Dengan semangat yang tinggi dan penuh kesabaran Ia jalani pekerjaan tersebut
demi memenuhi kebutuhan keluarganya.
Peluh keringat
yang mengalir deras membasahi wajahnya, tidak menyurutkan semangat ayah dari 4
anak ini. Sedikit demi sedikit uang hasil penjualan cokelat tersebut Ia tabung
untuk membiayai hidup keluarganya dan juga biaya sekolah anak-anaknya.

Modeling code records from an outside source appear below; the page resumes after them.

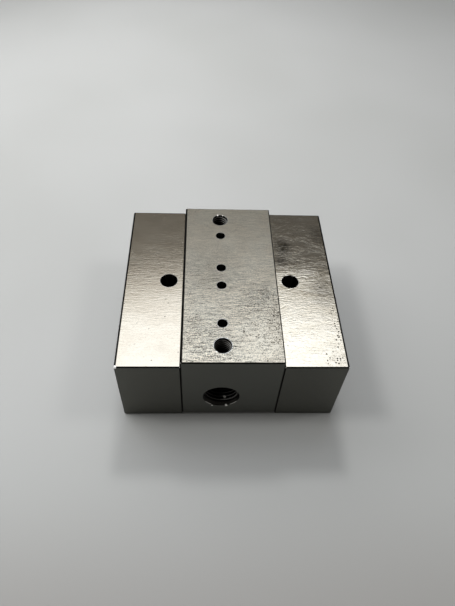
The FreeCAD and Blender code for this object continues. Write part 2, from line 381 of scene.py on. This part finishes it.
# manifold bar: lapped top with fine grain, stains, pits and specks of burr at the mouths of the holes
# scratches are (degrees from X, grain lengths, noise shift), and burrs are (x, y, z, radius)
bar = {
    "colour": (0.673, 0.616, 0.496),
    "tint": (0.66, 0.592, 0.469),
    "endColour": (0.131, 0.133, 0.119),
    "edgeColour": (0.016, 0.0153, 0.0133),
    "chipColour": (0.90, 0.88, 0.83),
    "roughness": 0.3,
    "roughGrain": 0.12,
    "endRoughness": 0.5,
    "lineSize": (3.1, 0.19, 0.6),
    "lineDepth": 0.01,
    "lineShade": 3.9,
    "lineLevel": 0.515,
    "bend": 3.0,
    "crumbSize": (0.24, 0.22, 0.4),
    "crumbDepth": 0.008,
    "crumbly": (0.36, 0.64),
    "speckle": 1.6,
    "brightest": 1.45,
    "scratches": [
        (6.0, (8.0, 0.3, 0.4), 3.1),
        (-38.0, (7.0, 0.3, 0.4), 8.8),
        (24.0, (6.0, 0.3, 0.4), 14.2),
    ],
    "scratchShade": 0.4,
    "band": 0.36,
    "jointBand": 0.22,
    "waveSize": (7.0, 7.0, 7.0),
    "waveDepth": 0.02,
    "rimWidth": 0.2,
    "tapChamfer": 0.4,
    "stains": [(-7.0, 1.0, 20.0, 20.0, 0.2), (-8.0, -24.0, 12.0, 12.0, 0.2), (9.5, -7.5, 8.0, 7.0, 0.28),
               (10.0, -26.0, 12.0, 13.0, -0.62)],
    "wear": [(11.0, -18.0, 12.0, 20.0, 1.0), (-5.0, -34.0, 14.0, 12.0, 0.5)],
    "wornFrom": (20.0, -34.0),
    "frontWear": 0.8,
    "leastWear": 0.22,
    "pits": [(14.5, -20.0, 3.5, 14.0, 1.0), (9.0, -24.0, 9.0, 13.0, 0.5)],
    "pitSpacing": 0.95,
    "pitDepth": 0.05,
    "pitShade": 0.75,
    "seed": 5.7,
    "smallPorts": {"halfPitches": (4.0, 20.0), "radius": 1.7},
    "burrs": [
        (portX + 1.9, barLow.y + 0.2, portZ - 6.1, 0.6),
        (portX - 2.9, barLow.y + 0.1, portZ - 6.0, 0.38),
        (portX + 1.4, barLow.y + 2.9, portZ - 5.4, 0.6),
        (tapX - 0.9, tapY + 2.8, barHigh.z - 0.2, 0.4),
        (tapX + 1.1, tapY + 2.7, barHigh.z - 0.2, 0.3),
        (tapX - 2.0, -tapY - 2.2, barHigh.z - 0.1, 0.35),
    ],
}

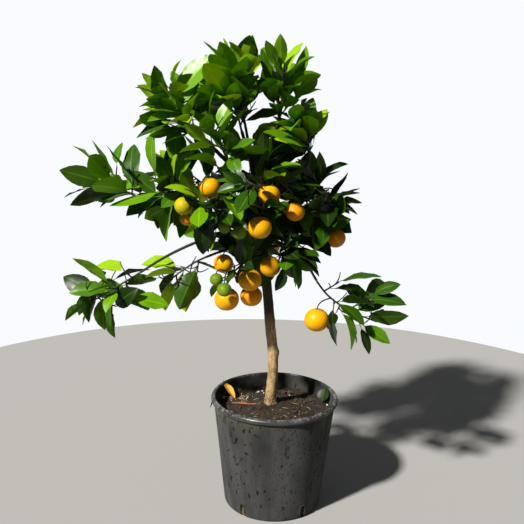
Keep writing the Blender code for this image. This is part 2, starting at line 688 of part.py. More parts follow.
def keep_main_body(mesh):
    """Drops loose scraps, and the walls of hollows that fusing has sealed."""
    bm = bmesh.new()
    bm.from_mesh(mesh)
    left, bodies = set(bm.faces), []
    while left:
        first = left.pop()
        body, edge = {first}, [first]
        while edge:
            face = edge.pop()
            near = {other for side in face.edges for other in side.link_faces}
            fresh = near & left
            left -= fresh
            body |= fresh
            edge.extend(fresh)
        bodies.append(body)
    bodies.sort(key=len)
    for body in bodies[:-1]:
        bmesh.ops.delete(bm, geom=list(body), context="FACES")
    bm.to_mesh(mesh)
    bm.free()
    return len(bodies)


def make_mass(k, twigs, leaves, collection, material):
    """One mass of foliage: its stem, joined with all its twigs, leaves and fruit."""
    name = MASS_NAMES[k]
    pieces = bpy.data.collections.new(f"{name}_pieces")
    bpy.context.scene.collection.children.link(pieces)
    meshes = [loft("twig", twig_rings(*twig)) for twig in twigs]
    meshes += [loft("leaf", rings) for rings in leaves]
    meshes += [fruit_mesh("fruit", one) for one in FRUIT if one[0] == name]
    for i, mesh in enumerate(meshes[1:]):
        new_object(f"{name}_piece_{i}", mesh, None, pieces)
    mass = new_object(name, meshes[0], material, collection)
    join = mass.modifiers.new("Join", "BOOLEAN")
    join.operation = "UNION"
    join.operand_type = "COLLECTION"
    join.collection = pieces
    join.solver = "EXACT"
    apply_modifiers(mass)
    bodies = keep_main_body(mass.data)
    for obj in list(pieces.objects):
        bpy.data.objects.remove(obj)
    bpy.data.collections.remove(pieces)
    return mass, bodies


def main():
    """Clears the scene and makes the whole tree."""
    for obj in list(bpy.data.objects):
        bpy.data.objects.remove(obj)
    tree = bpy.data.collections.new("calamondin_orange_tree")
    cutters = bpy.data.collections.new("cutters")
    bpy.context.scene.collection.children.link(tree)
    bpy.context.scene.collection.children.link(cutters)
    plastic = new_material("black_plastic", (0.035, 0.035, 0.036), 0.55)
    compost = new_material("compost", (0.035, 0.022, 0.014), 0.95)
    bark = new_material("bark", (0.30, 0.21, 0.11), 0.85)
    foliage = new_material("foliage", (0.045, 0.13, 0.020), 0.40)
    make_pot(tree, cutters, plastic)
    make_soil(tree, compost)
    make_limbs(tree, cutters, bark)
    total = 0
    for k, (twigs, leaves) in enumerate(grow_all()):
        mass, bodies = make_mass(k, twigs, leaves, tree, foliage)
        total += len(leaves)
        triangles = sum(len(face.vertices) - 2 for face in mass.data.polygons)
        grown = f"{len(twigs)} twigs, {len(leaves)} leaves"
        print(f"{mass.name}: {grown}, {triangles} triangles, {bodies} bodies")
    print(f"{total} leaves")


if __name__ == "__main__":
    main()
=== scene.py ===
"""A calamondin orange tree in its nursery pot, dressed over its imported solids.

Metres, +Z up. The origin is the centre of the pot's flat underside, the front is towards -Y.
"""

import itertools
import math
import random

import bmesh
import bpy
import numpy as np
from mathutils import Matrix, Vector, noise
from mathutils.bvhtree import BVHTree
from numpy.linalg import norm


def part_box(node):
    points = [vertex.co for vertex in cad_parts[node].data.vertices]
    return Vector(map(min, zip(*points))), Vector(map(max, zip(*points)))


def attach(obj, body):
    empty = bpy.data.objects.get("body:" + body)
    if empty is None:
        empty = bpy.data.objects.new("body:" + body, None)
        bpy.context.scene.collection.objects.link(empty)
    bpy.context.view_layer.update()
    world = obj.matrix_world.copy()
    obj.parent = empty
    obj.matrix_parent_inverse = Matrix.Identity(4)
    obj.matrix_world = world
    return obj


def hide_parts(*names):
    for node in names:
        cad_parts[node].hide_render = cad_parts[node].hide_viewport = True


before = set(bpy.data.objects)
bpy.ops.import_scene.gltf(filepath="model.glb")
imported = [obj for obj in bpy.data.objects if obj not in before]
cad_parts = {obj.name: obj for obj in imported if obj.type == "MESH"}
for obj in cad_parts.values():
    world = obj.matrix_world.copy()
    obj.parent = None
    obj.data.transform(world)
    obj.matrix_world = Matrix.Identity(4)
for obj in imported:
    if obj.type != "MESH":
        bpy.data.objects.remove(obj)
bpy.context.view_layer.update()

# Camera
# The tree is seen from standing height, from its front, with the horizon a little off level.
AIM = Vector((-0.024, 0.0, 0.392))
DISTANCE = 1.210
LOOK_DOWN = math.radians(13.53)
ROLL = math.radians(1.18)
EYE = AIM + DISTANCE * Vector((0.0, -math.cos(LOOK_DOWN), math.sin(LOOK_DOWN)))


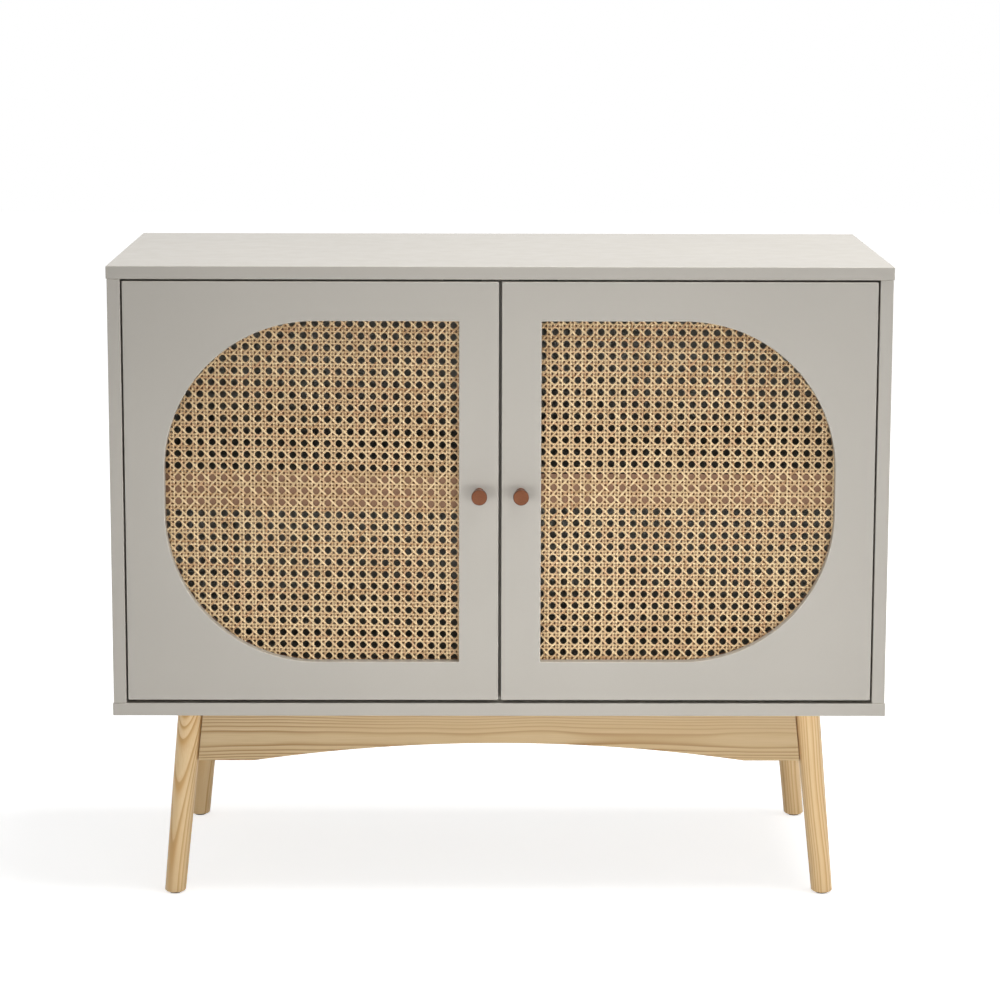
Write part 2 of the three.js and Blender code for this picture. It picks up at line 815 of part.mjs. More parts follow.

Kesadaran
akan sebuah pendidikan membuat petani cokelat yang berasal dari Sawah Lunto ini
banting tulang untuk mencukupi kebutuhan sekolah keempat anaknya yang
dirasakannya memang sangat berat.
Hidup sebagai
petani cokelat memang tak semudah yang dibayangkan, apalagi sekarang tanaman
ini banyak diserang penyakit busuk buah, selain itu harga pupuk yang relatif
mahal dan sulit didapatkan membuat para petani cokelat nyaris tidak mampu lagi
menutupi kebutuhan keluarga mereka. Saat ini mereka hanya bisa berharap agar pemerintah
bisa peduli terhadap mereka. “Tanaman cokelat saya jika dipanen hasilnya hanya
beberapa kilogram saja ditambah lagi dengan harganya yang murah, jagankan untuk
biaya sekolah anak saya, untuk makan sehari-hari saja kadang tidak mencukupi”.
Tutur Al.
Petani cokelat
lainnya, Mini (40) juga merasakan hal yang sama. Setiap hari waktunya
dihabiskan untuk merawat tanaman cokelatnya. Kebunnya memang tidak terlalu
luas, tetapi dulu usaha itu dapat memberikan hasil yang cukup untuk membiayai
hidup keluarganya. Lain halnya dengan harga cokelat saat ini, petani yang juga
berasal dari Sawah Lunto ini merasa kesulitan untuk memenuhi kebutuhan
keluarganya. Bahkan, dia merasa sudah tak mampu lagi merawat tanaman
cokelatnnya itu, karena usaha yang dilakukan tidak setimpal dengan hasil yang
didapatkan. Tetapi apa hendak dikata, Mini tidak punya pekerjaan lain.
“Dulu hasil
penjualan biji cokelat ini senantiasa bisa mengisi celengan, namun dengan harga
saat ini membuat kami kurang bergairah, apalagi tanaman saat ini banyak
diserang hama dan penyakit.” keluh Mini. Saat ini ibu dari 3 orang anak ini
haya tetap berusaha agar kebutuhan keluarganya tetap terpenuhi, walaupun
hasilnya hanya cukup untuk makan sehari-hari saja.